When I started elementary school, I attended a township school. We had an older farm wife who served as the school cook and our “hot meals” were fantastic. She even made “homemade ketchup” that was out of this world! If there were students who could not afford to buy lunch, they were allowed to help serve meals, clean up in the kitchen during recess or stay after and help with prepping for the next day and then the principal would take them home, all in trade for lunch! They learned to “work their way through adversity” and maintained self-esteem in the process instead of learning “entitlement”. Nowadays, you just give kids a “government handout” so they get used to someone else solving their problems for them. It makes them dependant at a young age and certainly doesn’t raise the bar on self-actualization or expectations does it?
And of course, there is the irresponsibility of parents too.
When my sister started teaching she taught Special Ed for her first five years. Students in her class were mostly there because of “environmental retardation” rather than anything they were born with, and many times they came to school talking about Daddy getting drunk on the weekend but not having money for lunch. It was incredibly sad and disheartening.
Work for food? And you’d force CHILDREN to work for food? You are, in the eyes of nearly all government bureaucrats (that’s government employees) everywhere, completely and totally evil.

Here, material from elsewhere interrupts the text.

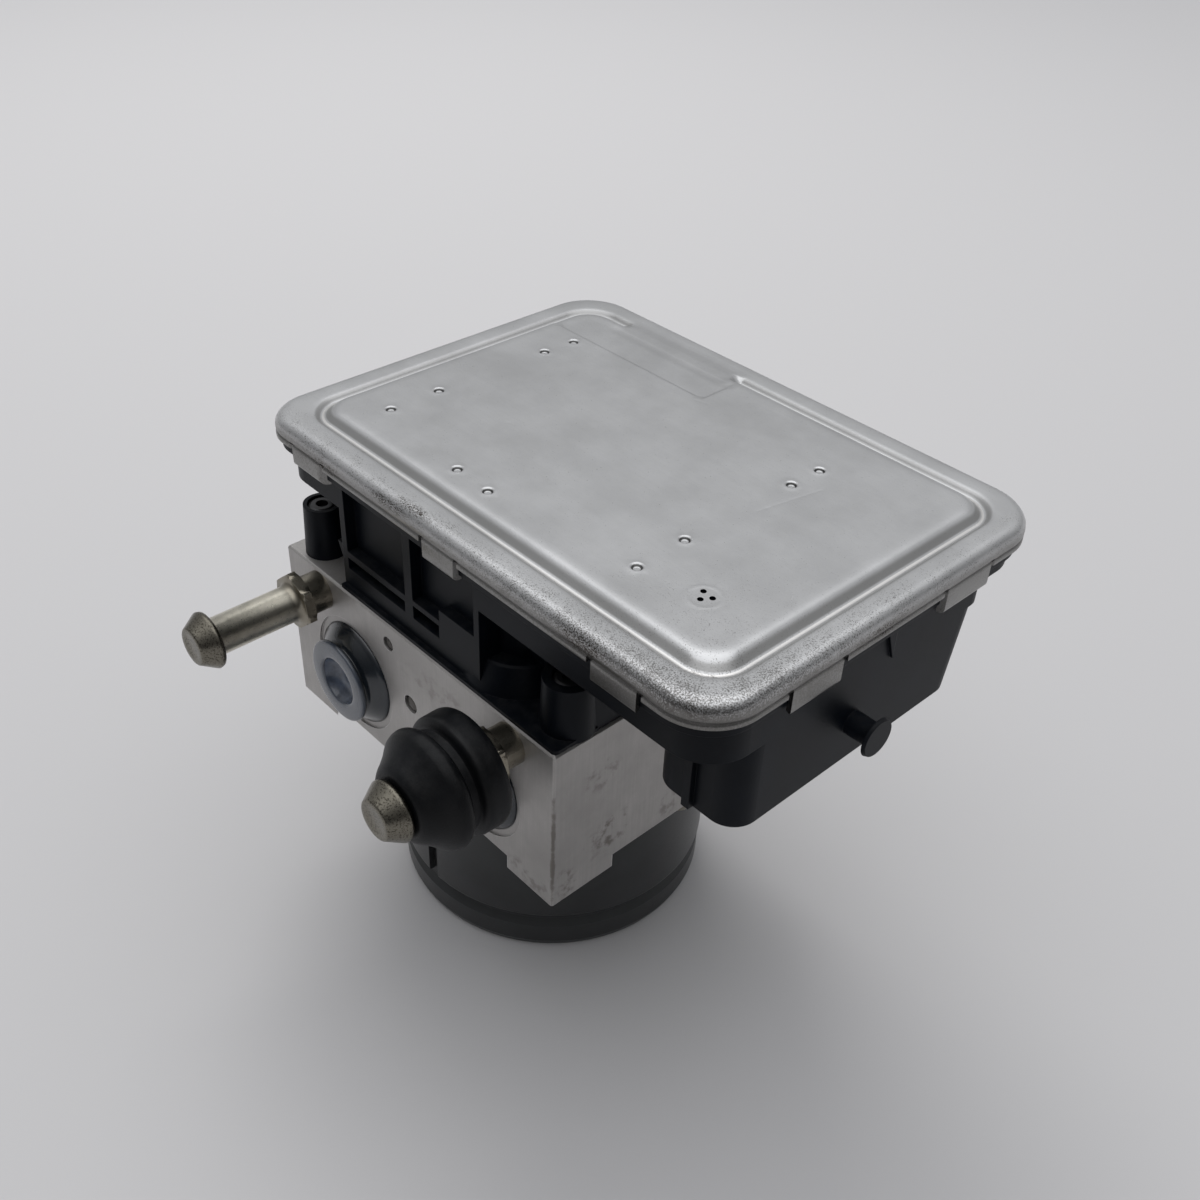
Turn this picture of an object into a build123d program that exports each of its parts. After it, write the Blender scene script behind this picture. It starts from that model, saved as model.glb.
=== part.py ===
from build123d import *
import os
from math import cos, radians, sin, sqrt

# Anti-lock brake hydraulic unit: a machined valve block carries the pump motor below it and the
# controller housing above it. Millimetres, +Z up, origin at the centre of the motor's end face.

# ---- driving dimensions -------------------------------------------------------------------
BLOCK_X, BLOCK_Y, BLOCK_H = 100.6, 90.0, 45.8
BLOCK_TOP = 93.0
BLOCK_BOTTOM = BLOCK_TOP - BLOCK_H
RECESS_R, RECESS_DEEP = 56.8, 3.9
FLOOR_Z = BLOCK_BOTTOM + RECESS_DEEP
FRONT_Y, REAR_Y = -BLOCK_Y / 2, BLOCK_Y / 2
FIT = 0.04

PUMP_Z = 68.5
ECC_OFFSET, JOURNAL_R, ECC_RING_R = 1.0, 6.0, 10.0
SHAFT_R = 4.0
CHAMBER_R, CHAMBER_TOP = 12.5, 79.0
PISTON_R, PISTON_TIP = 4.0, 11.2
SLEEVE_R, SLEEVE_END = 6.5, 41.0
PLUG_R = 8.0

ACC_X, ACC_Z = 24.0, 68.5
ACC_SEAT_R, ACC_SEAT_DEEP = 13.75, 4.0
ACC_BORE_R, ACC_BORE_DEEP = 12.5, 18.0
ACC_SPOT_R = 15.4

PIN_X, PIN_Z = 36.0, 87.4
PIN_THREAD_R, PIN_THREAD_LONG = 3.0, 11.0

VALVE_XS = (-33.0, -11.0, 11.0, 33.0)
VALVE_ROW_Y = 20.0
VALVE_BORE_R, VALVE_BORE_DEEP = 5.0, 14.0
DOME_R, DOME_TOP = 3.6, 109.0
ARMATURE_R = 2.55
COIL_BASE, COIL_TOP, COIL_R = 95.8, 111.0, 9.4

LEAD_Y, LEAD_R = 32.5, 4.0
# pipe ports on the rear face: x, z, bore radius, depth from the face
PORTS = ((-33.0, 77.0, 5.0, 13.2), (-11.0, 77.0, 5.0, 12.8), (11.0, 77.0, 5.0, 13.6), (33.0, 77.0, 5.0, 14.0),
         (-22.0, 61.0, 6.0, 14.4), (22.0, 61.0, 6.0, 14.8))
SPOT_GROW, SPOT_DEEP = 2.6, 0.6

CAN_R, CAN_WALL = 39.6, 2.0
BEAD_R, BEAD_TOP = 41.0, 9.0
RING_R, RING_Z0, RING_Z1 = 41.4, 12.4, 47.4
MOTOR_FLANGE_R, MOTOR_FLANGE_T = 42.5, 1.4
EAR_X = 45.8

# controller housing
SCREW_SPOTS = ((-42.5, -38.5), (44.3, -36.0), (-42.5, 38.5), (44.5, 38.0))
BOSS_RADII, BOSS_TOP = (4.6, 5.7, 4.6, 4.6), 106.6
TRAY_X0, TRAY_X1, TRAY_Y0, TRAY_Y1 = -49.3, 89.7, -43.3, 56.0
TRAY_BOTTOM, TRAY_FLOOR, TRAY_TOP = 114.9, 117.4, 129.0
TRAY_WALL = 2.2
LIP_Z0, LIP_Z1 = 122.9, 125.4
# corner radii run front left, front right, rear right, rear left
TRAY_CORNERS = (8.0, 10.5, 10.5, 10.5)
DEEP_Y1, DEEP_CORNERS = 42.6, (8.0, 10.5, 5.0, 5.0)
SHELF_BOTTOM, SHELF_FLOOR = 120.2, 122.4
SHROUD_X0, SHROUD_X1, SHROUD_Y0 = 67.1, 89.7, -34.1
SHROUD_Y1_LOW, SHROUD_Y1_TOP = 37.6, 41.4
SHROUD_BOTTOM, SHROUD_WALL = 94.2, 2.0
BOARD_Z, BOARD_T = 120.0, 1.6

# stamped cover
COVER_X0, COVER_X1, COVER_Y0, COVER_Y1 = -53.0, 91.7, -46.5, 58.9
SKIRT_BOTTOM, RIM_TOP, PANEL_TOP = 125.5, 131.3, 132.6
SHEET = 1.2
COVER_CORNERS = (9.5, 12.5, 12.5, 12.5)
TAB_BOTTOM_FRONT, TAB_BOTTOM_SIDE = 121.6, 120.8

os.makedirs("parts", exist_ok=True)


def save(piece, name):
    """Label a finished piece and write its STEP file."""
    piece.label = name
    export_step(piece, f"parts/{name}.step")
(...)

I may have to change my name to Evilyn… braaaahahaha!!!!
That thinking worked for my parents and grandparents, I wonder if they knew they were evil??? LOL!!! That is why you don’t see many kids with a good work ethic these days.
They go to government schools to be trained on entitlements instead of learning responsibility and accountability.
It’s honestly part of the government system. The government has to prevent children from working because they might become responsible and not dependent on government!
Ogre check out this:
http://www.tcsdaily.com/article.aspx?id=022805D
And this:
http://junkfoodscience.blogspot.com/
Both excellent reads and the blogger site is one we all should bookmark.
Oh and this too:
http://www.tcsdaily.com/article.aspx?id=040804F
It’s darn scary the lengths some people will go to in order to control others. Very scary. Thanks for the links.